Kochane przepisy – prawo zwalnia z obowiązku
Polskie (i europejskie) przepisy ruchu drogowego mówią jasno:
Obowiązek zapinania pasów nie dotyczy pasażerów pojazdów przeznaczonych do przewozu osób na liniach regularnych w obrębie miast (czyli komunikacja miejska: autobusy, tramwaje, metro).
To dlatego:
- autobusy miejskie nie mają nawet pasów (poza np. przednimi fotelami kierowcy i czasem miejsca obok),
- autokary międzymiastowe już muszą mieć pasy, a pasażerowie powinni je zapinać (i są za to odpowiedzialni).
Konstrukcja pojazdu i styl jazdy
- Autobusy/tramwaje/metra w mieście poruszają się wolno – zwykle 30–50 km/h, z częstymi zatrzymaniami.
- Są projektowane z myślą o staniu w czasie jazdy – mają uchwyty, poręcze, przestrzeń dla osób na stojąco.
- W razie kolizji przy niskich prędkościach ryzyko poważnych obrażeń jest mniejsze, a konstrukcja pojazdu chroni pasażerów.
Nade wszystkim bezpieczeństwo!
Zapięte pasy mogłyby utrudniać szybką ewakuację w nagłych sytuacjach (pożar, wypadek, atak), zwłaszcza jeśli pojazd jest pełen ludzi i pasażerowie stoją.
Poza tym, gdy autobus jest przepełniony, nie da się każdemu przypisać fotela i pasa – więc system pasów nie miałby sensu.

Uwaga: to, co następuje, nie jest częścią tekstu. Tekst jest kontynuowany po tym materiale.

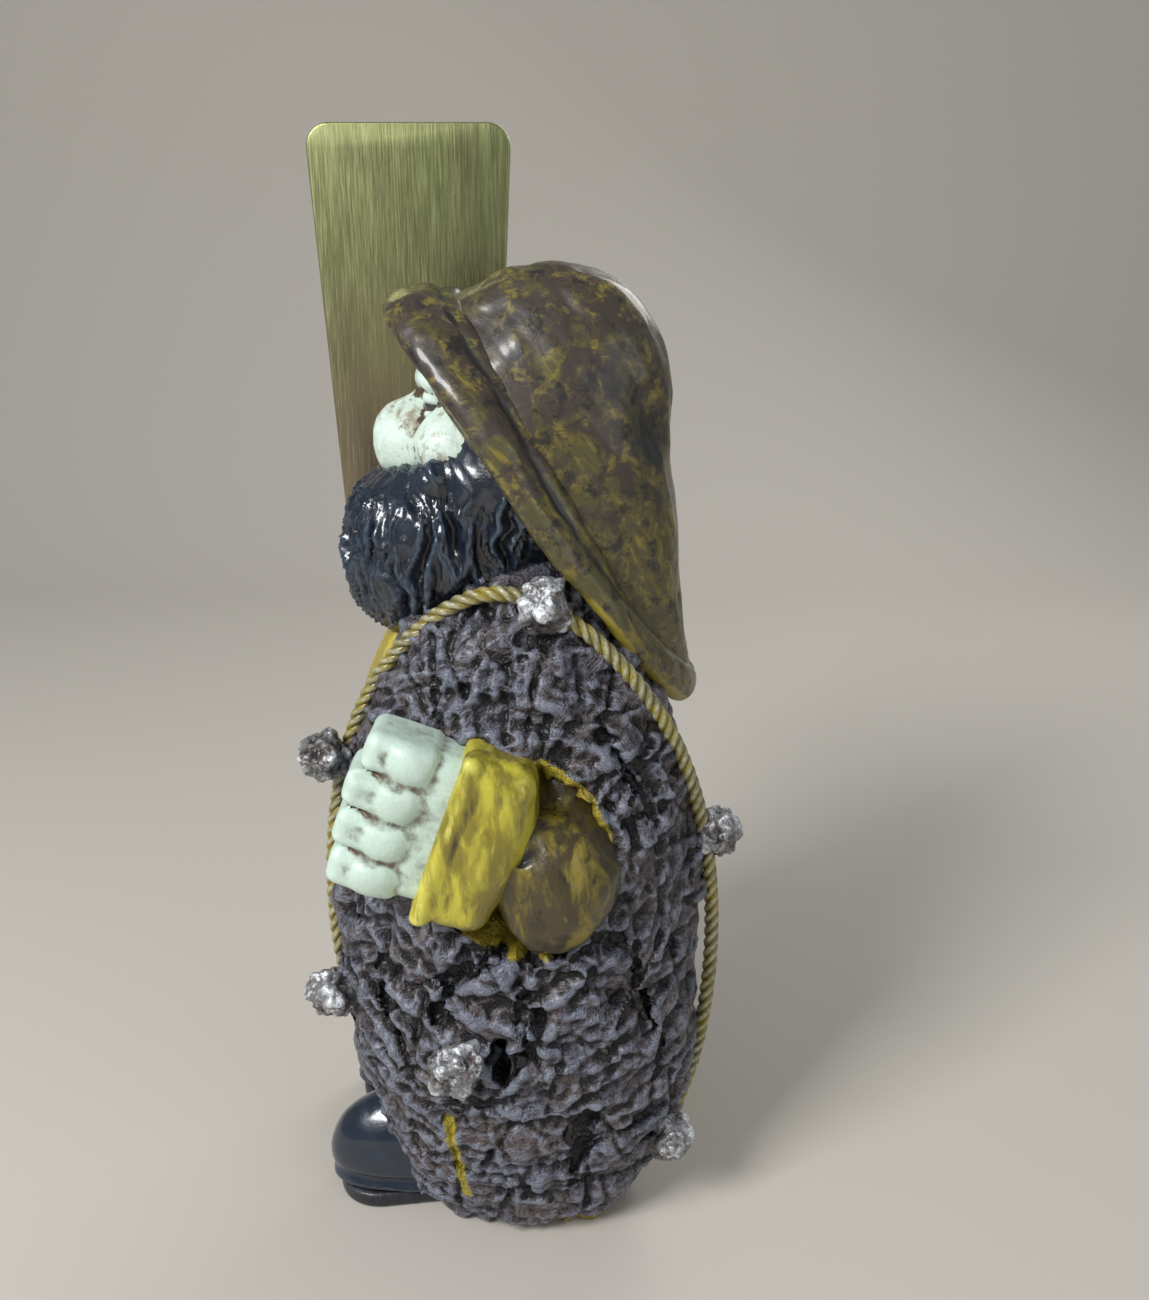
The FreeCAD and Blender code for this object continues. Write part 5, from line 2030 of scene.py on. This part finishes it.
@dataclass(frozen=True)
class Studio:
    """A pale sweep of floor, soft light from the upper left, and the camera."""

    floor_colour: Colour = (0.62, 0.58, 0.52)
    half_width: float = 1400.0
    bend: float = 260.0
    camera_place: Point = (9.5, -213.5, 175.7)
    camera_down: float = 18.0
    lens: float = 34.615

    def build(self) -> None:
        """Everything round the object."""
        self.floor()
        self.lamps()
        self.camera()

    def floor(self) -> None:
        """The floor, which curves up into a wall behind the object."""
        r = Recipe("studio_paper")
        r.set(Base_Color=self.floor_colour, Roughness=0.9)
        steps = 24
        back = 420.0
        outline = [(-900.0, 0.0), (back, 0.0)]
        outline += [(back + self.bend * math.sin(a), self.bend * (1 - math.cos(a)))
                    for a in np.linspace(0, math.pi / 2, steps)[1:]]
        outline.append((back + self.bend, 1600.0))
        spots = [(x * MM, y * MM, z * MM) for y, z in outline
                 for x in (-self.half_width, self.half_width)]
        faces = [(2 * i, 2 * i + 1, 2 * i + 3, 2 * i + 2) for i in range(len(outline) - 1)]
        mesh = bpy.data.meshes.new("studio_floor")
        mesh.from_pydata(spots, [], faces)
        mesh.shade_smooth()
        mesh.materials.append(r.material)
        link(bpy.data.objects.new("studio_floor", mesh))

    def lamps(self) -> None:
        """A large soft key, a weak fill, a rim light from behind and an even sky."""
        aim = np.array([0.0, 0.0, 90.0])
        for name, place, size, power in (
                ("key", (-380.0, -400.0, 520.0), 240.0, 4.3),
                ("fill", (420.0, -380.0, 300.0), 420.0, 0.45),
                ("rim", (260.0, 420.0, 420.0), 300.0, 0.8)):
            lamp = bpy.data.lights.new(name, "AREA")
            lamp.size = size * MM
            lamp.energy = power
            obj = link(bpy.data.objects.new(name, lamp))
            obj.location = np.array(place) * MM
            facing = Vector([float(v) for v in aim - np.array(place)])
            obj.rotation_euler = facing.to_track_quat("-Z", "Y").to_euler()
        world = bpy.data.worlds.new("studio")
        bpy.context.scene.world = world
        world.use_nodes = True
        sky = world.node_tree.nodes["Background"]
        sky.inputs["Color"].default_value = (0.86, 0.93, 1.0, 1.0)
        sky.inputs["Strength"].default_value = 0.27

    def camera(self) -> None:
        """The camera, a little above the hat and looking down."""
        lens = bpy.data.cameras.new("camera")
        lens.lens = self.lens
        lens.clip_start, lens.clip_end = 0.01, 20.0
        obj = link(bpy.data.objects.new("camera", lens))
        obj.location = [c * MM for c in self.camera_place]
        obj.rotation_euler = (math.radians(90 - self.camera_down), 0, 0)
        bpy.context.scene.camera = obj
        bpy.context.scene.view_settings.view_transform = "Standard"


def main() -> None:
    """Build the studio and every sub-assembly in order."""
    logging.basicConfig(level=logging.INFO, format="%(message)s")
    Studio().build()
    Oar().build()
    Hat().build()
    Head().build()
    Beard().build()
    Coat().build()
    slot = Span.of("oar_opener").centre
    Arm(Side.LEFT, fist_x=-18.2, fist_y=-28.0, fist_z=88.4, tilt=19.5, shoulder_out=21.0).build()
    Arm(Side.RIGHT, fist_x=float(slot[0]), fist_y=float(slot[1]), fist_z=80.0, tilt=0.0,
        shoulder_out=16.0).build()
    for side in Side:
        Leg(side).build()
    Net().build()
    FloatLine().build()
    Floats().build()


if __name__ == "__main__":
    main()
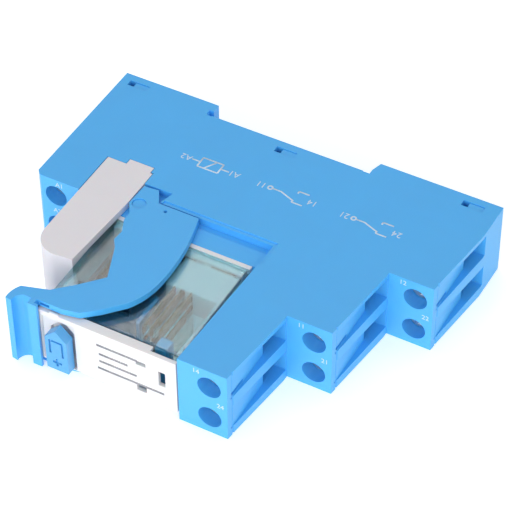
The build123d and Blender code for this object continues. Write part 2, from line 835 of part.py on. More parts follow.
well_right = button_left + button_width + 0.5
plate_step = 5.6
windows = ((7.3, 2.7, 2.0, 1.0), (3.0, 0.9, 1.4, 3.6), (7.3, -3.8, 2.0, 1.3))
with BuildPart() as label_plate:
    with BuildSketch(Plane.XZ.offset(-relay_front)):
        with Locations((relay_middle, 0)):
            Rectangle(relay_length, relay_width)
    extrude(amount=-plate_depth)
    # Hollow back, beside the button's well.
    with BuildSketch(Plane.XZ.offset(-relay_front - plate_face)):
        with Locations(((well_right + 0.8 + relay_right - 0.8) / 2, 0)):
            Rectangle(relay_right - well_right - 1.6, relay_width - 1.6)
    extrude(amount=-plate_depth, mode=Mode.SUBTRACT)
    # A step in the rear of the top edge, towards the contact side.
    with BuildSketch(Plane.XZ.offset(-relay_front - plate_face)):
        with Locations((relay_right - plate_step / 2 + 0.5, relay_half - 1.0)):
            Rectangle(plate_step + 1.0, 3.0)
    extrude(amount=-plate_depth, mode=Mode.SUBTRACT)
    # The button's well, with a wide shallow part and a deep part of the button's shape.
    with BuildSketch(Plane.XZ.offset(-relay_front + 0.5)):
        with Locations(((relay_left + 0.7 + well_right) / 2, (5.0 + button_bottom - 0.25) / 2)):
            Rectangle(well_right - relay_left - 0.7, 5.0 - button_bottom + 0.25)
    extrude(amount=-0.5 - 0.6, mode=Mode.SUBTRACT)
    with BuildSketch(Plane.XZ.offset(-relay_front + 0.5)):
        add(button_outline(margin=0.25))
    extrude(amount=-0.5 - 1.35, mode=Mode.SUBTRACT)
    with BuildSketch(Plane.XZ.offset(-relay_front + 0.5)):
        with Locations((button_x, button_stem_z)):
            Circle(stem_radius + 0.1)
    extrude(amount=-0.5 - plate_depth - 0.5, mode=Mode.SUBTRACT)
    # Three small windows in the face.
    with BuildSketch(Plane.XZ.offset(-relay_front + 0.5)):
        for from_right, level, width, height in windows:
            with Locations((relay_right - from_right, level)):
                Rectangle(width, height)
    extrude(amount=-plate_face - 1.0, mode=Mode.SUBTRACT)
    # The nubs that stand in front of the clip's arms.
    with BuildSketch(Plane.XZ.offset(-relay_front)):
        with Locations((relay_left + 3.45, relay_half + 0.05), (relay_left + 3.45, -relay_half - 0.05)):
            Rectangle(1.9, 0.5)
    extrude(amount=-0.5)
save(label_plate.part, "label_plate")

with BuildPart() as test_button:
    with BuildSketch(Plane.XZ.offset(-relay_front + button_proud)):
        add(button_outline())
    extrude(amount=-button_proud - 0.05)
    with BuildSketch(Plane.XZ.offset(-relay_front - 0.05)):
        with Locations((button_x, button_stem_z)):
            Circle(stem_radius)
    extrude(amount=-5.7)
    # Bent arrow groove and a cross for a screwdriver tip.
    with BuildSketch(Plane.XZ.offset(-relay_front + button_proud)):
        with Locations((button_x - 1.3, 0.2), (button_x + 1.3, -0.1)):
            Rectangle(0.45, 3.4)
        with Locations((button_x, 1.75)):
            Rectangle(2.6, 0.45)
        with Locations((button_x, -3.6)):
            Rectangle(1.9, 0.5)
            Rectangle(0.5, 1.9)
    extrude(amount=-0.4, mode=Mode.SUBTRACT)
save(test_button.part, "test_button")

with BuildPart() as test_button_spring:
    for i in range(3):
        with BuildSketch(Plane.XZ.offset(-relay_front - 0.15 - 0.4 * i)):
            with Locations((button_x, button_stem_z)):
                Circle(stem_radius + 0.55)
                Circle(stem_radius + 0.2, mode=Mode.SUBTRACT)
        extrude(amount=-0.25)
save(test_button_spring.part, "test_button_spring")


# ---- Relay: coil and armature ----
yoke_right = relay_right - 13.8
yoke_plate = 0.9
coil_side_gap = 0.9
coil_far_gap = 1.35
coil_room = yoke_right - yoke_plate - coil_side_gap - relay_left - can_wall - coil_far_gap
flange_size = min(2 * inner_half, coil_room)
winding_radius = flange_size / 2 - 0.45
coil_x = yoke_right - yoke_plate - coil_side_gap - flange_size / 2
yoke_rear = base_front - 0.1
core_front = inside_front + 6.05
yoke_end = core_front - 0.3
bobbin_rear = yoke_rear - yoke_plate - 0.05
bobbin_front = core_front + 0.7
flange_thickness = 0.8
core_share = 0.21
core_radius = core_share * flange_size
armature_gap = 0.95
armature_thickness = 0.9
pivot_line = (yoke_right + 0.1, core_front - armature_gap - armature_thickness / 2)

with BuildPart() as coil_core:
    with BuildSketch(Plane.XZ.offset(-yoke_rear)):
        with Locations((coil_x, 0)):
            Circle(core_radius)
    extrude(amount=yoke_rear - core_front)
    with BuildSketch(Plane.XZ.offset(-core_front)):
        with Locations((coil_x, 0)):
            Circle(core_radius + 1.0)
    extrude(amount=-(bobbin_front - core_front - 0.05))
save(coil_core.part, "coil_core")

with BuildPart() as coil_yoke:
    with BuildSketch(Plane.XY.offset(-4.0)):
        with Locations(((coil_x - 4.2 + yoke_right) / 2, yoke_rear - yoke_plate / 2)):
            Rectangle(yoke_right - coil_x + 4.2, yoke_plate)
        with Locations((yoke_right - yoke_plate / 2, (yoke_rear + yoke_end) / 2)):
            Rectangle(yoke_plate, yoke_rear - yoke_end)
    extrude(amount=8.0)
    with BuildSketch(Plane.XZ.offset(-yoke_rear - 0.5)):
        with Locations((coil_x, 0)):
            Circle(core_radius + 0.02)
    extrude(amount=yoke_plate + 1.0, mode=Mode.SUBTRACT)
save(coil_yoke.part, "coil_yoke")

with BuildPart() as coil_bobbin:
    for rear in (bobbin_rear, bobbin_front + flange_thickness):
        with BuildSketch(Plane.XZ.offset(-rear)):
            with Locations((coil_x, 0)):
                RectangleRounded(flange_size, flange_size - 0.6, 1.2)
        extrude(amount=flange_thickness)
    with BuildSketch(Plane.XZ.offset(-bobbin_rear)):
        with Locations((coil_x, 0)):
            Circle(core_radius + 0.75)
    extrude(amount=bobbin_rear - bobbin_front)
    with BuildSketch(Plane.XZ.offset(-bobbin_rear - 0.5)):
        with Locations((coil_x, 0)):
            Circle(core_radius + 0.05)
    extrude(amount=bobbin_rear - bobbin_front + 1.0, mode=Mode.SUBTRACT)
save(coil_bobbin.part, "coil_bobbin")

with BuildPart() as coil_winding:
    with BuildSketch(Plane.XZ.offset(-bobbin_rear + flange_thickness + 0.02)):
        with Locations((coil_x, 0)):
            Circle(winding_radius)
            Circle(core_radius + 0.77, mode=Mode.SUBTRACT)
    extrude(amount=bobbin_rear - bobbin_front - 2 * flange_thickness - 0.04)
save(coil_winding.part, "coil_winding")

with BuildPart() as coil_terminals:
    with BuildSketch(Plane.XZ.offset(-pin_rear)):
        for level in screw_levels:
            with Locations((coil_pin_x, level)):
                Rectangle(pin_thickness, pin_height)
    extrude(amount=pin_rear - base_front + 0.08)
save(coil_terminals.part, "coil_terminals")

armature_left = coil_x - 4.3
leg_right = pivot_line[0] + 1.1
leg_rear = pivot_line[1] + 7.3
with BuildPart() as armature:
    with BuildSketch(Plane.XY.offset(-3.8)):
        with Locations(((armature_left + leg_right) / 2, pivot_line[1])):
            Rectangle(leg_right - armature_left, armature_thickness)
        with Locations((leg_right - armature_thickness / 2, (pivot_line[1] + leg_rear) / 2)):
            Rectangle(armature_thickness, leg_rear - pivot_line[1])
    extrude(amount=7.6)
save(armature.part, "armature")


# ---- Relay: contacts ----
leaf_bands = ((leaf_low, leaf_high), (-leaf_high, -leaf_low))


def contact_blade(pin_x, leaf_at, leaf_end):
    """A relay blade with its foot and its fixed leaf, one solid for each pole."""
    with BuildPart() as contact:
        for level, (low, high) in zip(screw_levels, leaf_bands):
            with BuildSketch(Plane.XY.offset(low)):
                strip([(pin_x, foot_y), (leaf_at, foot_y), (leaf_at, leaf_end)], leaf_thickness)
            extrude(amount=high - low)
            with BuildSketch(Plane.XZ.offset(-pin_rear)):
                with Locations((pin_x, level)):
                    Rectangle(pin_thickness, pin_height)
            extrude(amount=pin_rear - foot_y + leaf_thickness / 2)
    return contact.part


def rivets(spans):
    """Round contact rivets lying along X, one for each pole and span."""
    with BuildPart() as group:
        for start, end in spans:
            with BuildSketch(Plane.YZ.offset(start)):
                with Locations(*[(rivet_y, (low + high) / 2) for low, high in leaf_bands]):
                    Circle(rivet_radius)
            extrude(amount=end - start)
    return group.part


save(contact_blade(contact_pin_x[2], closed_x, leaf_front), "closed_contacts")
save(contact_blade(contact_pin_x[0], open_x, leaf_front), "open_contacts")
save(contact_blade(contact_pin_x[1], common_x, base_front - 3.4), "common_terminals")
closed_face = closed_x + leaf_thickness / 2
open_face = open_x - leaf_thickness / 2
save(rivets([(closed_face, closed_face + rivet_head), (open_face - rivet_head, open_face)]), "fixed_rivets")

with BuildPart() as moving_leaves:
    for low, high in leaf_bands:
        with BuildSketch(Plane.XY.offset(low)):
            strip([(leaf_x, base_front - 1.5), (leaf_x, leaf_front)], leaf_thickness)
        extrude(amount=high - low)
save(moving_leaves.part, "moving_leaves")
leaf_left, leaf_right = leaf_x - leaf_thickness / 2, leaf_x + leaf_thickness / 2
save(rivets([(leaf_left - rivet_head, leaf_left), (leaf_right, leaf_right + rivet_head)]), "moving_rivets")

card_left = leg_right + 0.35
card_thickness = 0.7
head_face = leaf_left - 0.15
card_middle = rivet_y + 3.0
head_middle = rivet_y + 3.4
with BuildPart() as actuator_card:
    with BuildSketch(Plane.XY.offset(-4.4)):
        with Locations((card_left + card_thickness / 2, card_middle)):
            Rectangle(card_thickness, 7.0)
    extrude(amount=8.8)
    with BuildSketch(Plane.XY.offset(-0.8)):
        with Locations(((card_left + head_face) / 2, head_middle)):
            Rectangle(head_face - card_left, 1.6)
    extrude(amount=1.6)
    with BuildSketch(Plane.XY.offset(-2.2)):
        with Locations((head_face - 0.2, head_middle)):
            Rectangle(0.4, 1.6)
    extrude(amount=4.4)
save(actuator_card.part, "actuator_card")

frame_half = inner_half - can_gap
post_x = relay_right - 4.6
with BuildPart() as inner_frame:
    # A low plate in front of the contacts, under the button's stem and beside it.
    with BuildSketch(Plane.XZ.offset(-frame_front)):
        with Locations((relay_middle, (frame_low - frame_half) / 2)):
            Rectangle(relay_length - 2 * can_wall - 0.2, frame_low + frame_half)
        with Locations((button_x, button_stem_z)):
            Circle(stem_radius + 0.15, mode=Mode.SUBTRACT)
    extrude(amount=-frame_thickness)
    # The corner post beside the contacts.
    with BuildSketch(Plane.XY.offset(-frame_half)):
        with Locations((post_x, (inside_front + frame_front + frame_thickness) / 2 + can_gap)):
            Rectangle(post_width, frame_front + frame_thickness - inside_front - 2 * can_gap)
    extrude(amount=2 * frame_half)
save(inner_frame.part, "inner_frame")
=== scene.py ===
"""Plug-in relay in its stepped rail socket: the visual model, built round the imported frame."""

import logging
import math
from dataclasses import dataclass, field
from enum import Enum

import bmesh
import bpy
import numpy as np
from mathutils import Matrix, Vector


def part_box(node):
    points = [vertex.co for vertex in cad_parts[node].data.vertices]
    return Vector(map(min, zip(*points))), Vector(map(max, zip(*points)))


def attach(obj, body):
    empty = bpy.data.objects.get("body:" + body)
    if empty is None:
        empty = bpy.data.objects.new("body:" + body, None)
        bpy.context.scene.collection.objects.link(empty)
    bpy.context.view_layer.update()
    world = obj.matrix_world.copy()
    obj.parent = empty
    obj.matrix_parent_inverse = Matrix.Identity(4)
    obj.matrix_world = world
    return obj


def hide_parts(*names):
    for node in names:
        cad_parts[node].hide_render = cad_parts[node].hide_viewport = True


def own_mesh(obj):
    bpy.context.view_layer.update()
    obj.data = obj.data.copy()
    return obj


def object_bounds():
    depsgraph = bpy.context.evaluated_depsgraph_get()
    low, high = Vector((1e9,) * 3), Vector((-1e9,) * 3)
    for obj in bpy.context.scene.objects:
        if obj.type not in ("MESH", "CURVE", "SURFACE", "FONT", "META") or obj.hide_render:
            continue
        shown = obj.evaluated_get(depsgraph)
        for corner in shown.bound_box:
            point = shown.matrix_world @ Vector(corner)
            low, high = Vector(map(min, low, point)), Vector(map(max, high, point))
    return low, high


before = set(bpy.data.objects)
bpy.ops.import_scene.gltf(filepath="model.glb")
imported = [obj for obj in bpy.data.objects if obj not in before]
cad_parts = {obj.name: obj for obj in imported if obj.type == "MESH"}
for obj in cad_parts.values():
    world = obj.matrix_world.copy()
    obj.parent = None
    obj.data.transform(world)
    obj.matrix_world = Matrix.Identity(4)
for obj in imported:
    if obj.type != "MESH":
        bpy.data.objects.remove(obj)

LOG = logging.getLogger("relay")
MM = 0.001
CAD_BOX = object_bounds()
PRINT_LIFT = 0.015 * MM
EASE_SEGMENTS = 2
EASE_ANGLE = math.radians(32.0)
FLAT_ANGLE = math.radians(1.0)
WELD_GAP = 2e-6

Triple = tuple[float, float, float]
Link = bpy.types.NodeSocket
Piece = bpy.types.Object


# --------------------------------------------------------------------------- node helpers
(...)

Pamiętajmy też, że tramwaje i metro to pojazdy szynowe, co za tym idzie – tramwaj ma większą stabilność dzięki jeździe po torach, a kolizje czołowe są rzadsze, a metro jest praktycznie odizolowane od ruchu drogowego, porusza się w tunelach lub wydzielonych trasach – ryzyko wypadku jest bardzo niskie.